When Ryan lost his job last month, we found ourselves amidst a messy, overgrown garden. We’d been there for a while, we just hadn’t noticed it. Once we did, we looked around and realized that we had been given an opportunity to clear away some old debris… you know, the life-garbage that accumulates over time, so slowly you don’t even realize it. Habits, labels, assumptions. They had piled up over the years and they started to feel like rigid limitations, like we had boxed ourselves into a corner that we might not want to be in anymore.
And so the toxic What Ifs that we had been asking ourselves (the very questions that perhaps allowed this mess to grow unchecked in the first place) in regards to past decisions (What if we hadn’t moved to Georgia?) and future dread (What if this doesn’t all work out?). Turned into healthier What Ifs… What if we do something different? What if you tried something new? What if we make a decision from excitement or faith or trust, instead of fear?
We were raking away the nasty, slimy, dead leaves and we found that there were these tender, green shoots coming up despite the shade and muck and crud. Ryan had set up an LLC last summer and had tiptoed down the consulting path. Having often been told that he isn’t naturally creative, isn’t prone toward being an entrepreneur, that he might not have what it takes— he never felt comfortable there. Those negative messages have a way of taking root, growing up like a weed, strangling the healthy branches. It was time to pull them out, get rid of them forever.
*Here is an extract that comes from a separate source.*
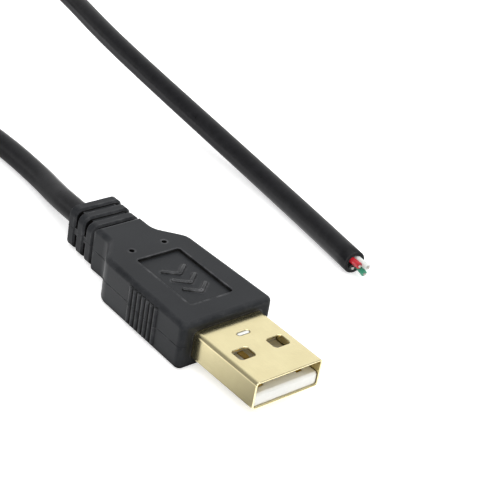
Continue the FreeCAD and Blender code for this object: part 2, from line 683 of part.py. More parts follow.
def round_ribs(body):
    """Rounds the ribs: first the corners seen along the cord, then both faces' outlines."""
    start = size(f"{RELIEF_START} + groove_width") - 1e-6
    core_side = size("relief_width / 2 - groove_side") + 1e-6
    core_top = size("relief_height / 2 - groove_top") + 1e-6
    drawn = size(f"{RELIEF_SHIFT} + rib_lean * (rib_count - 1) / 2")

    def outer(edge):
        middle = edge.CenterOfMass
        beside = abs(middle.x - drawn) > core_side + size("rib_lean * rib_count")
        return middle.y > start and (beside or abs(middle.z + size("relief_drop")) > core_top)

    lengthwise = Vector(0, 1, 0)
    dress(body, "Fillet", "rib_corners",
          lambda edge: outer(edge) and along(edge, lengthwise), "rib_corner")
    dress(body, "Chamfer", "rib_outlines",
          lambda edge: outer(edge) and edge.BoundBox.YLength < 1e-6, "rib_bevel")


def cut_panel_and_pins(body):
    """The recessed panel on top and the two small holes behind it."""
    top = f"({BODY_HEIGHT} / 2)"
    panel = new_sketch(body, "top_panel", "XY_Plane", f"{top} - panel_depth")
    rectangle(panel, "-panel_width / 2", "panel_width / 2",
              "panel_front", "panel_front + panel_length")
    extrude(body, "Pocket", panel, backwards=True)
    dress(body, "Fillet", "panel_corners",
          lambda edge: along(edge, Vector(0, 0, 1)) and edge.CenterOfMass.y < size(SHOULDER_START)
          and abs(abs(edge.CenterOfMass.x) - size("panel_width") / 2) < 1e-6, "panel_corner")
    pins = new_sketch(body, "pin_holes", "XY_Plane", f"{top} - pin_depth")
    for sign in (-1, 1):
        centre = Vector(sign * size("pin_spread") / 2, size(PIN_PLACE), 0)
        circle = pins.addGeometry(Part.Circle(centre, Vector(0, 0, 1), size("pin_diameter") / 2), False)
        tie_centre(pins, circle, sign)
    extrude(body, "Pocket", pins, backwards=True)


def tie_centre(sketch, circle, sign):
    """Ties a pin hole's centre and diameter to the sheet."""
    ends = (-1, 1, circle, 3) if sign > 0 else (circle, 3, -1, 1)
    spread = Sketcher.Constraint("DistanceX", *ends, size("pin_spread") / 2)
    bind(sketch, f"Constraints[{sketch.addConstraint(spread)}]", "pin_spread / 2")
    place = Sketcher.Constraint("DistanceY", -1, 1, circle, 3, size(PIN_PLACE))
    bind(sketch, f"Constraints[{sketch.addConstraint(place)}]", PIN_PLACE)
    across = Sketcher.Constraint("Diameter", circle, size("pin_diameter"))
    bind(sketch, f"Constraints[{sketch.addConstraint(across)}]", "pin_diameter")


def grip_ridges():
    """Upright round ridges along both sides, each a little proud of the tapered side."""
    ridges = []
    for sign in (-1, 1):
        for number in range(int(size("ridge_count"))):
            ridge = doc.addObject("Part::Cylinder", "grip_ridge")
            place = f"(ridge_first + ridge_pitch * {number})"
            side = f"({BODY_WIDTH} / 2 - body_taper / 2 * {place} / {SHOULDER_START})"
            bind(ridge, "Radius", "ridge_radius")
            bind(ridge, "Height", "ridge_height")
            bind(ridge, "Placement.Base.x", f"{sign} * ({side} + ridge_proud - ridge_radius)")
            bind(ridge, "Placement.Base.y", place)
            bind(ridge, "Placement.Base.z", "-ridge_height / 2")
            ridges.append(ridge)
    return ridges


def make_overmould():
    """The outer moulding: grip, shoulders and ribbed strain relief in one piece."""
    body = new_body("overmould_body")
    overmould_plan(body)
    round_plan(body)
    round_long_edges(body)
    add_ribs(body)
    cut_panel_and_pins(body)
    outside = doc.addObject("Part::MultiFuse", "overmould_outside")
    outside.Shapes = [body] + grip_ridges()
    bore = doc.addObject("Part::Cylinder", "overmould_bore")
    bind(bore, "Radius", "cable_diameter / 2 + bore_gap")
    bind(bore, "Height", f"{BODY_LENGTH} - {MOULD_END}")
    place_along_y(bore, "0", BODY_LENGTH, "0")
    hollow = doc.addObject("Part::MultiFuse", "overmould_hollow")
    hollow.Shapes = [shell_plug("face_slot", "0", "mould_start"), bore,
                     plug_box("mould_space", MOULD_WIDTH, MOULD_HEIGHT, "mould_start", MOULD_END)]
    moulding = doc.addObject("Part::Cut", "overmould")
    moulding.Base = outside
    moulding.Tool = hollow
    return finish("overmould", moulding)


# The free cord
def make_coil():
    """The outer shape of the coil: two layers of turns a diameter apart."""
    body = new_body("cord_coil")
    section = new_sketch(body, "coil_section", "XZ_Plane")
    rectangle(section, COIL_INNER, COIL_OUTER, "0", "2 * cable_diameter")
    ring = body.newObject("PartDesign::Revolution", "coil_ring")
    ring.Profile = section
    ring.ReferenceAxis = (section, ["V_Axis"])
    ring.Angle = 360
    doc.recompute()
    for axis, text in (("x", "coil_x"), ("y", COIL_Y), ("z", "tie_thick")):
        bind(body, f"Placement.Base.{axis}", text)
    return finish("cord_coil", body, in_plug=False)


def make_tie():
    """A flat strap round the coil's turns, on the side away from the plug."""
    near = f"({COIL_Y} + sqrt({COIL_INNER}^2 - (tie_width / 2)^2) - tie_gap)"
    far = f"({COIL_Y} + {COIL_OUTER} + tie_gap)"
    boxes = {}
    for name, grow in (("tie_outside", "tie_thick"), ("tie_room", "0")):
        box = doc.addObject("Part::Box", name)
        bind(box, "Length", "tie_width")
        bind(box, "Width", f"{far} - {near} + 2 * {grow}")
        bind(box, "Height", f"2 * cable_diameter + 2 * {grow}")
        bind(box, "Placement.Base.x", "coil_x - tie_width / 2")
        bind(box, "Placement.Base.y", f"{near} - {grow}")
        bind(box, "Placement.Base.z", f"tie_thick - {grow}")
        boxes[name] = box
    strap = doc.addObject("Part::Cut", "coil_tie")
    strap.Base = boxes["tie_outside"]
    strap.Tool = boxes["tie_room"]
    return finish("coil_tie", strap, in_plug=False)


def on_route(route):
    """The chosen points of a route as places in the part's frame."""
    start = size(EXIT_Y)
    return [Vector(across, start + beyond, height) for across, beyond, height in route]


def end_frame():
    """The cut end: its centre, the way the cord points, and the sideways and upward directions."""
    before, centre = on_route(TAIL_ROUTE)[-2:]
    ahead = (centre - before).normalize()
    side = Vector(0, 0, 1).cross(ahead).normalize()
    return centre, ahead, side, ahead.cross(side)


def make_lead(coil, radius):
    """The tube from the plug to the coil, cut flush with the end of the strain relief."""
    exit_point = Vector(0, size(EXIT_Y), size(PLUG_Z))
    route = on_route(LEAD_ROUTE)
    run_back = (exit_point - route[0]).normalize() * radius
    bite = size("coil_bite")
    arrive = Vector(size("coil_x - coil_radius") + bite, size(COIL_Y), size("tie_thick") + radius + bite)
    solid, length, radii = tube([exit_point + run_back] + route + [arrive], radius)
    reach = 2 * radius
    inside = Part.makeBox(2 * reach, reach, 2 * reach, exit_point - Vector(reach, reach, reach))
    shape_node("cord_lead", solid.cut(inside).cut(coil), False)
    return length - radius, radii


def make_tail(coil, radius):
    """The tube from the coil to the cut end, with room there for the conductors."""
    bite = size("coil_bite")
    leave = Vector(size("coil_x + coil_radius") - bite, size(COIL_Y),
                   size("tie_thick") + 3 * radius - bite)
    solid, length, radii = tube([leave] + on_route(TAIL_ROUTE), radius)
    centre, ahead, _, _ = end_frame()
    depth = size("end_bore")
    room = Part.makeCylinder(radius - size("jacket_wall"), depth + 1, centre - ahead * depth, ahead)
    shape_node("cord_tail", solid.cut(coil).cut(room), False)
    return length, radii


def make_cord():
    """Both free tubes, with the cord's length and its tightest bends printed."""
    radius = size("cable_diameter") / 2
    coil = nodes["cord_coil"].Shape
    turns = size("coil_turns")
    wound = 2 * turns * 2 * math.pi * (size("coil_radius") - turns * radius)
    total = wound
    for name, make in (("lead", make_lead), ("tail", make_tail)):
        length, radii = make(coil, radius)
        total += length
        print(name, "length", round(length, 1), "bend radii", [round(value, 1) for value in radii])
    print("cord length", round(total, 1), "of it wound", round(wound, 1))


def make_cut_conductors():
    """Four conductors that stand out of the jacket by uneven lengths."""
    centre, ahead, side, up = end_frame()
    half = size(BUNDLE)
    for colour, across, height, length, lean in CUT_ENDS:
        offset = side * (across * half) + up * (height * half)
        inside = centre + offset - ahead * size("end_bore")
        mouth = centre + offset + ahead * (length * MOUTH_SHARE)
        tip = centre + offset + ahead * length + side * lean[0] + up * lean[1]
        outward = (tip - mouth).normalize()
        make_conductor(f"end_{colour}", [tip, mouth, inside], outward, size("core_bare"), False)


def check_document():
    """Stops if a feature failed, a pocket took nothing away or a shape isn't sound."""
    doc.recompute()
    for thing in doc.Objects:
        if "Invalid" in thing.State or "Error" in thing.State:
            raise ValueError(f"{thing.Name} failed: {thing.State}")
        if thing.TypeId == "PartDesign::Pocket":
            if thing.Shape.Volume > thing.BaseFeature.Shape.Volume - 1e-6:
                raise ValueError(f"{thing.Name} takes nothing away")
    for name, thing in nodes.items():
        if thing.Shape.isNull() or not thing.Shape.isValid():
            raise ValueError(f"{name} has no sound shape")
        if len(thing.Shape.Solids) != 1:
            raise ValueError(f"{name} has {len(thing.Shape.Solids)} solids")


def write_parts():
    os.makedirs("parts", exist_ok=True)
    for name, thing in nodes.items():
        thing.Shape.exportStep(os.path.join("parts", f"{name}.step"))


make_shell()
make_insulator()
for colour, place, sign, bundle in CONDUCTORS:
    setback = place.replace("contact_", "") + "_setback"
    make_contact(f"contact_{colour}", place, sign, setback)
    make_solder(f"solder_{colour}", place, sign)
    make_plug_conductor(colour, place, sign, bundle)
make_jacket_inside()
make_inner_mould()
make_overmould()
make_coil()
make_tie()
doc.recompute()
make_cord()
make_cut_conductors()
check_document()
write_parts()
print(len(nodes), "sub-parts written")
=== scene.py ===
# %% [markdown]
# # A usb cable, dressed from its construction model
# The solids of the plug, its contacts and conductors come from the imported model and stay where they
# are. This lesson gives them their finishes, and adds what a solid model leaves out: the cord as one
# smooth tube with a cut end, the mould's seam, the sign in the panel, the strands of the cores and the
# free end of the strap.

# %% Load the fixed frame
import math

import bmesh
import bpy
from mathutils import Matrix, Vector


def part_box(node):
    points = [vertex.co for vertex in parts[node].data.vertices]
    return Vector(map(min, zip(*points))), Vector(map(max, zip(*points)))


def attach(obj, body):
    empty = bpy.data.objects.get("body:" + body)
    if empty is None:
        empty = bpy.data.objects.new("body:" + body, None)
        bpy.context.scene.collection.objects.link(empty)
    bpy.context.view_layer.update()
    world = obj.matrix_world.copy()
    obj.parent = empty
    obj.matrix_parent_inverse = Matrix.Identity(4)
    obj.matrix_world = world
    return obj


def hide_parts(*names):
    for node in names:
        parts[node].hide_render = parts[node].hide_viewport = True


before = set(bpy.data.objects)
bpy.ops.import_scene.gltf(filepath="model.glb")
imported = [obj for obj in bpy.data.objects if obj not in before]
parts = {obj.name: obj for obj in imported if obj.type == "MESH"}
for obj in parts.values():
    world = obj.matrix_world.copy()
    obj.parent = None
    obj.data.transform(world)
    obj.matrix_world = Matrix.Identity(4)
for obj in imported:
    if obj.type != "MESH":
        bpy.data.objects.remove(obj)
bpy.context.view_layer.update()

MM = 0.001
scene = bpy.context.scene

# %% [markdown]
# ## Camera
# The photograph was taken with a long lens from the left of the nose, about 30 degrees above the
# table, and the camera was tipped by ten degrees. A camera is three directions and a place: here the
# directions come from the angles, which are easy to read and to change, and not from a matrix of
# numbers.

# %% Place the camera
CAMERA_PLACE = Vector((-122.85, -134.04, 120.09)) * MM
CAMERA_AZIMUTH = math.radians(-44.74)
CAMERA_RISE = math.radians(30.12)
CAMERA_TIP = math.radians(10.01)
LENS = 112.5
SENSOR = 36
NEAREST = 0.005
FARTHEST = 5

back = Vector((math.sin(CAMERA_AZIMUTH) * math.cos(CAMERA_RISE),
               -math.cos(CAMERA_AZIMUTH) * math.cos(CAMERA_RISE),
               math.sin(CAMERA_RISE)))
level = Vector((math.cos(CAMERA_AZIMUTH), math.sin(CAMERA_AZIMUTH), 0))
rise = back.cross(level)
right = level * math.cos(CAMERA_TIP) + rise * math.sin(CAMERA_TIP)
up = back.cross(right)

camera_data = bpy.data.cameras.new("camera")
camera_data.lens = LENS
camera_data.sensor_width = SENSOR
camera_data.clip_start = NEAREST
camera_data.clip_end = FARTHEST
camera = bpy.data.objects.new("camera", camera_data)
scene.collection.objects.link(camera)
camera.matrix_world = Matrix.Translation(CAMERA_PLACE) @ Matrix((right, up, back)).transposed().to_4x4()
scene.camera = camera
print("camera looks along", [round(-axis, 3) for axis in back])

# %% [markdown]
# ## The cord's route
# A cord is one smooth line. It leaves the strain relief, comes down to the table, runs out of the
# picture and is wound into a coil of two layers there. Then it comes back and ends beside the plug,
# where it was cut. A NURBS spline of order 3 touches the middle of each run of its control points,
# so a ring of points a little outside a circle gives that circle.

# %% Write down the route
CORD = 3.8 * MM
EXIT_HEIGHT = 3.75 * MM
EXIT = Vector((0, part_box("overmould")[1].y, EXIT_HEIGHT))
LEAD_ROUTE = [(0.3, 4.75, 3.5), (1.55, 10.55, 2.55), (2.85, 16.75, 1.92), (3.35, 28.5, 1.92),
              (2.0, 47.5, 1.92), (-1.6, 73.5, 2.1), (-6.1, 97.5, 2.5)]
TAIL_ROUTE = [(46.0, 101.5, 7.2), (44.0, 82.5, 8.4), (40.6, 64.5, 8.8), (38.3, 49.5, 7.75),
              (37.5, 31.5, 5.85), (37.35, 13.5, 3.65), (36.5, -3.5, 2.12), (34.7, -16.5, 1.92),
              (33.0, -26.5, 1.92)]
COIL_CENTRE = Vector((20, 119.5, 0)) * MM + Vector((0, EXIT.y, 0))
COIL_RADIUS = 26.1 * MM
COIL_TURNS = 2.75
COIL_LIFT = 0.6 * MM
CLIMB_TURNS = 0.5
TURN_POINTS = 16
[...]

As we cleared away the old, we started noticing all the beauty in the garden of our lives. There are colors everywhere, as it turns out, deep roots, lush green leaves. We talked about every time that Ryan has lost a job, he has gotten up, made a list, made the phone calls, created something from nothing. Gritty, determined, focused… making a job of finding a job. Not unlike starting a business. Planting seeds, tending to them, watering, weeding. Creating something where there once was nothing. Who says that creative has to involve paint or clay or stories? Creative involves creating and, once we started cleaning up, the garden was more beautiful than we could have imagined.
And as we stopped letting the negative words take root, once we started weeding quickly— as soon as we saw an unwanted thought start to weave its way into our flowers, we started to see everything get healthier, we watched new things sprout, we saw it all come to life. Ryan got a consulting job. And then two more popped up. Interviews were set up, second interviews, trips into offices to meet more people.
Whatever happens, whether Ryan’s consulting career takes off or he lands a permanent position, something good has been planted.
I’m always so surprised at the hardiness of plants. My instinct it to treat them with great care and gentleness, to barely touch them, assuming they are too fragile to withstand my hands. The reality is they are tougher than I imagine them to be, growing despite a variety of problems. This is what I’m learning about us as well. We are stronger than I once imagined. Surviving great shocks, disappointments, frustrating circumstances.
There are moments in life that stay with me because of their poignancy, where I can remember the sounds, the way the light was in the room, the feel of it all. Sitting in our bedroom, in the moments after Ryan told me that he lost his job, will be one of them. And not because of the tragedy of it alone, but because it’s where something bigger and stronger, something new was born. Where I held the delicate truth of the man I love so deeply, feeling the strength of our marriage and how desperately we would need each other in the coming weeks. Telling him a different truth. You are stronger than you know. You are creative because you have already created something beautiful.